*THE TASK*: How many lines of the data hold the word "frame"? State the number and nothing else.

*** SOURCE EXCERPT ***

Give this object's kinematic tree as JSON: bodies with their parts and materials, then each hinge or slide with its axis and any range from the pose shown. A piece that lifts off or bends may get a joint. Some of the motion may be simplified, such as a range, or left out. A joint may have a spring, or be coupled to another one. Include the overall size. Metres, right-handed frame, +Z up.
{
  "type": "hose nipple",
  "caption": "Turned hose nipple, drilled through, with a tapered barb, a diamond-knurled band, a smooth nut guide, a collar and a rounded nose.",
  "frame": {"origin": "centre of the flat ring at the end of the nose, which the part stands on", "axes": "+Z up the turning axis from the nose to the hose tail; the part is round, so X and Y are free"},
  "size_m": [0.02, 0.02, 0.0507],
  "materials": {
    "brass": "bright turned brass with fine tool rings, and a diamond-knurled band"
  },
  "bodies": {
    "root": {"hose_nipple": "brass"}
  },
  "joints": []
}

***

*RESULT BELOW*: 2